#### INSTRUCTION
Give the number of lines in the entries that contain "What". State only the count.

#### DATA EXCERPTS
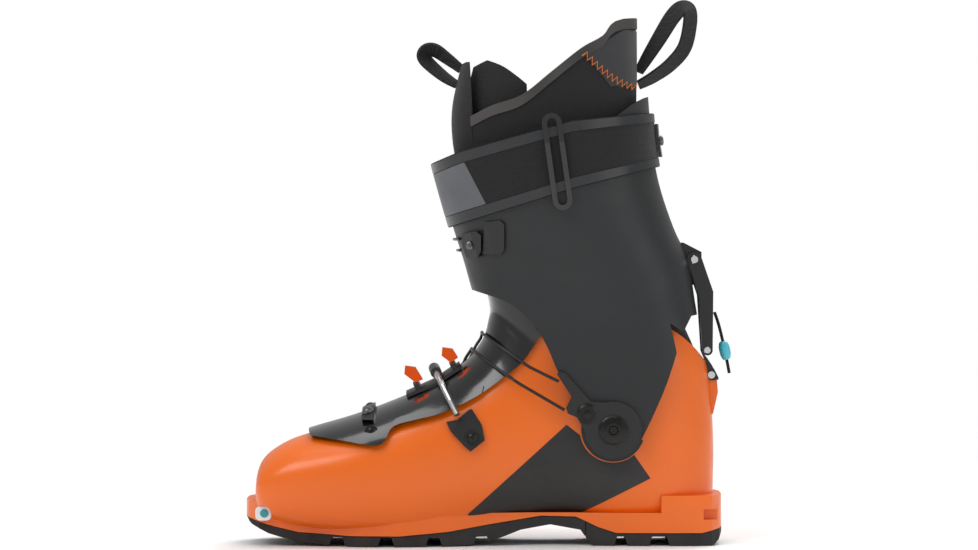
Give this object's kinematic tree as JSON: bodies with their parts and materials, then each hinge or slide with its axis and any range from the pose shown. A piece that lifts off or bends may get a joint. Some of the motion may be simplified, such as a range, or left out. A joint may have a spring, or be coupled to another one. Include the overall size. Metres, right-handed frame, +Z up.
...
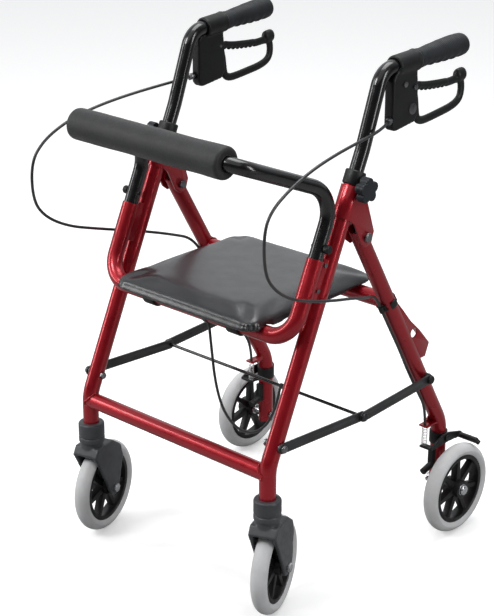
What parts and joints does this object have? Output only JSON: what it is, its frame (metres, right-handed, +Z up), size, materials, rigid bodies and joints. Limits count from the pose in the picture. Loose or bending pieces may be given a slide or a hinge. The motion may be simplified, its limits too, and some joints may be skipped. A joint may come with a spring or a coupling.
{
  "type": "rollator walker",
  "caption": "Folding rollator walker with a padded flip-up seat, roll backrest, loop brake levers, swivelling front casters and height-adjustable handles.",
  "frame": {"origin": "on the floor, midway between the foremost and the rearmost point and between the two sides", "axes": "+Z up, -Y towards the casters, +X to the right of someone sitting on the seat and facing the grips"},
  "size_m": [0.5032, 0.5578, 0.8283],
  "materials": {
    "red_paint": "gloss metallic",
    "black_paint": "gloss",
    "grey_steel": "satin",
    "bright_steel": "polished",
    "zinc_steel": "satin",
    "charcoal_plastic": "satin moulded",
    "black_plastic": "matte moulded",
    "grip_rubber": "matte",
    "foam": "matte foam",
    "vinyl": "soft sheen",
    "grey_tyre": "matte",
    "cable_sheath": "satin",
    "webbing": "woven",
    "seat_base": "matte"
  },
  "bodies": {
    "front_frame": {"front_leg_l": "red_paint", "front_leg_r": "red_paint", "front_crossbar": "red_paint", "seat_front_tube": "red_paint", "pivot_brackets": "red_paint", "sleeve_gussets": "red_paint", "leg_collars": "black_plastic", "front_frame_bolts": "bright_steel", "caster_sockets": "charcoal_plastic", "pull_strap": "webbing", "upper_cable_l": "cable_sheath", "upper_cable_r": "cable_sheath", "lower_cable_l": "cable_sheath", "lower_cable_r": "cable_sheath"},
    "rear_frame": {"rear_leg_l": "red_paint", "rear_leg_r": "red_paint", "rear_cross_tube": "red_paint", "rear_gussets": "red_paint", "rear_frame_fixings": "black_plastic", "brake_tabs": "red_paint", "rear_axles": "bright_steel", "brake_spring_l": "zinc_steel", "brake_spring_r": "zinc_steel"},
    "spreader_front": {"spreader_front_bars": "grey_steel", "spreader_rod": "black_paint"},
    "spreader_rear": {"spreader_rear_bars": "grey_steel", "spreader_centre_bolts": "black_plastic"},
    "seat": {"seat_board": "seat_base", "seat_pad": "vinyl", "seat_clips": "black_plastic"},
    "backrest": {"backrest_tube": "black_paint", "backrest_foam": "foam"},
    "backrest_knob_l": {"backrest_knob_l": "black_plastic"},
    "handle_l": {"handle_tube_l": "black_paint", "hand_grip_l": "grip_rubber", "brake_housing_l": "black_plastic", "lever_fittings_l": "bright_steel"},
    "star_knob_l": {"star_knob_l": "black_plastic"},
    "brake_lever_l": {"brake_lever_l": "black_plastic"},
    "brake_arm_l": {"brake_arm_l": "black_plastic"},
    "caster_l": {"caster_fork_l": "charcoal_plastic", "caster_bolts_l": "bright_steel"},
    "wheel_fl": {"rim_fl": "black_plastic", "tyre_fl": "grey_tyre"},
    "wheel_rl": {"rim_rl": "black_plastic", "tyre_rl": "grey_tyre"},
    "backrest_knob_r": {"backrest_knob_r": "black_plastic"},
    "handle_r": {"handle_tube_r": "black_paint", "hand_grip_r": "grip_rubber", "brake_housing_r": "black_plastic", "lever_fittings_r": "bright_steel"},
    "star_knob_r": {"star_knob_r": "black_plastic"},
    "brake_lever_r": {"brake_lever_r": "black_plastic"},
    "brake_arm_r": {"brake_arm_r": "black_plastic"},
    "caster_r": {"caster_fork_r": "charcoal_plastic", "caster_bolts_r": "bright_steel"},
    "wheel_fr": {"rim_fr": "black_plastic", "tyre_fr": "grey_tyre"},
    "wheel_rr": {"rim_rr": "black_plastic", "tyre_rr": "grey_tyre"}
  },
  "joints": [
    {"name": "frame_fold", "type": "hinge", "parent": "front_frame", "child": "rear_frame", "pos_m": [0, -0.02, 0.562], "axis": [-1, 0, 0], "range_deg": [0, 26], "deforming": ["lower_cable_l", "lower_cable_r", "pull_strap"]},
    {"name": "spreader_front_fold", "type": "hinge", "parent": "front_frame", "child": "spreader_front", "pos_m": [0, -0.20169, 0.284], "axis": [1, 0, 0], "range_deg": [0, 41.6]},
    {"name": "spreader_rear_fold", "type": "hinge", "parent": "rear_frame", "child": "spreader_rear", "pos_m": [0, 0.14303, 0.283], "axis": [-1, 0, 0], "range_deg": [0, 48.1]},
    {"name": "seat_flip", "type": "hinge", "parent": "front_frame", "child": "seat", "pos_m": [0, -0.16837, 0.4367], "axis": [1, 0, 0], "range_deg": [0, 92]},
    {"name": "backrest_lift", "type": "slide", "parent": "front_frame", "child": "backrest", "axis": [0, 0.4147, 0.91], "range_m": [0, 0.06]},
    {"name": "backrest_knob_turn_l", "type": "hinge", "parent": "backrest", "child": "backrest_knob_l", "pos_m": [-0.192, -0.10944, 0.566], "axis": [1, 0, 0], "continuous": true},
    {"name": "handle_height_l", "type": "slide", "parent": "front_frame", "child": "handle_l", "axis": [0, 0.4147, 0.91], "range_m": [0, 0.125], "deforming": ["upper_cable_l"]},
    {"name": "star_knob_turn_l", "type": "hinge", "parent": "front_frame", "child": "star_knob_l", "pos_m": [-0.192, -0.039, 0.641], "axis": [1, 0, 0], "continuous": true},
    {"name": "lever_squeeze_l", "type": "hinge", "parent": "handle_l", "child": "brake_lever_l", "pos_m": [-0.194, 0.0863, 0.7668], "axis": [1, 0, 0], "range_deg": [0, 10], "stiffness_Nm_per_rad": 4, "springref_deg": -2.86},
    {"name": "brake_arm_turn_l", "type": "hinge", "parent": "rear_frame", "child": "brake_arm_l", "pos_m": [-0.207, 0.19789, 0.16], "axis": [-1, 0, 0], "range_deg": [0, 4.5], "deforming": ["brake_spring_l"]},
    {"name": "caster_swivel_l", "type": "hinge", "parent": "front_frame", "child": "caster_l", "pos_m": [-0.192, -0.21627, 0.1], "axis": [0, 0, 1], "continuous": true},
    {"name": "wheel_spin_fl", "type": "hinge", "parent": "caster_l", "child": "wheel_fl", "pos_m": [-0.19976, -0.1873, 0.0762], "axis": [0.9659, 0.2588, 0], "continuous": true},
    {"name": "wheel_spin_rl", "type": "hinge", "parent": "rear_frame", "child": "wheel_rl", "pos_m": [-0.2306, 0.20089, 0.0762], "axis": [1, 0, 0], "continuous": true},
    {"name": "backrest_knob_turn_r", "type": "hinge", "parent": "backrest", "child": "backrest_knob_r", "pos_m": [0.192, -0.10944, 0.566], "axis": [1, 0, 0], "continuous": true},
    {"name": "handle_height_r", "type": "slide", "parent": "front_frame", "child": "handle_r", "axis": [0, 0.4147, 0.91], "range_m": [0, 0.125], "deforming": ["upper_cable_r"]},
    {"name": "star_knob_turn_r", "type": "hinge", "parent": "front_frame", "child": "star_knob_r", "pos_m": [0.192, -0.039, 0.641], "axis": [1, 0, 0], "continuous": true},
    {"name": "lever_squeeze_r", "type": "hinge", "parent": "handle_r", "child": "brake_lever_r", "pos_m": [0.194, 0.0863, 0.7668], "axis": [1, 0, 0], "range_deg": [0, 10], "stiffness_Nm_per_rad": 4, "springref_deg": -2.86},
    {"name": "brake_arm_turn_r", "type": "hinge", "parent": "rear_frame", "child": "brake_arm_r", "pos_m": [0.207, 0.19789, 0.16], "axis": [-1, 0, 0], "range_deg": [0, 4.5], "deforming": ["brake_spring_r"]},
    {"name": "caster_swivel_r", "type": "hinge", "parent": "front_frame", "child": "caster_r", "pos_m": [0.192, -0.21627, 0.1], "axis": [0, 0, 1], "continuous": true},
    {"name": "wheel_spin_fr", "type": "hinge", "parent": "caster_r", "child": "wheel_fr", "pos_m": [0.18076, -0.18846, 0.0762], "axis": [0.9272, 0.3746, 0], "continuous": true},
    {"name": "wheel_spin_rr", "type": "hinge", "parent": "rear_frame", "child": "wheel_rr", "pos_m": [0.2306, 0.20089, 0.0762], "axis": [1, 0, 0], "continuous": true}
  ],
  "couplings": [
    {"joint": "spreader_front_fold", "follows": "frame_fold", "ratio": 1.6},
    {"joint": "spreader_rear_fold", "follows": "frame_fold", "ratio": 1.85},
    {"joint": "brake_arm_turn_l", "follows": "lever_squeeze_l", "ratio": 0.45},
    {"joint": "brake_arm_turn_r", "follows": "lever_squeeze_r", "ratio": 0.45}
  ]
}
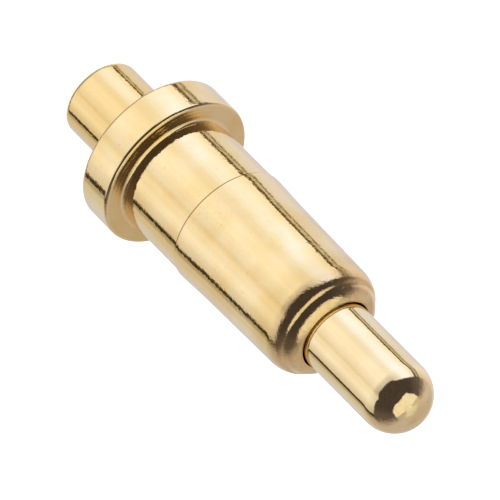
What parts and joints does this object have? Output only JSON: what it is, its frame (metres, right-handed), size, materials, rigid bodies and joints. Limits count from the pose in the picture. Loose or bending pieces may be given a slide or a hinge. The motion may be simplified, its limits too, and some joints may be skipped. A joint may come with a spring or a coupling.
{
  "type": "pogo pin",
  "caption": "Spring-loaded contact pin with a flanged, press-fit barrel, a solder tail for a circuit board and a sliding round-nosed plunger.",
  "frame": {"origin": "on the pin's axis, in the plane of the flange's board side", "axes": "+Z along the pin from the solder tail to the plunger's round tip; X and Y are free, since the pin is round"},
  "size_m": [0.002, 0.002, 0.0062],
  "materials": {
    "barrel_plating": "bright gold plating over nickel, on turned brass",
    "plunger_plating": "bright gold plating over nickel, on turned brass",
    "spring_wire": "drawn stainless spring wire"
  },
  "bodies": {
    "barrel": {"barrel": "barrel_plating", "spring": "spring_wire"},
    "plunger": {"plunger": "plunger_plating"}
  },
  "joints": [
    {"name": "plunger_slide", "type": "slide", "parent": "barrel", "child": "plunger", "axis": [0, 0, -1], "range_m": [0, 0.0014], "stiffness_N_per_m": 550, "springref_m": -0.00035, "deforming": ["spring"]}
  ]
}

#### EXERCISE RESULT
2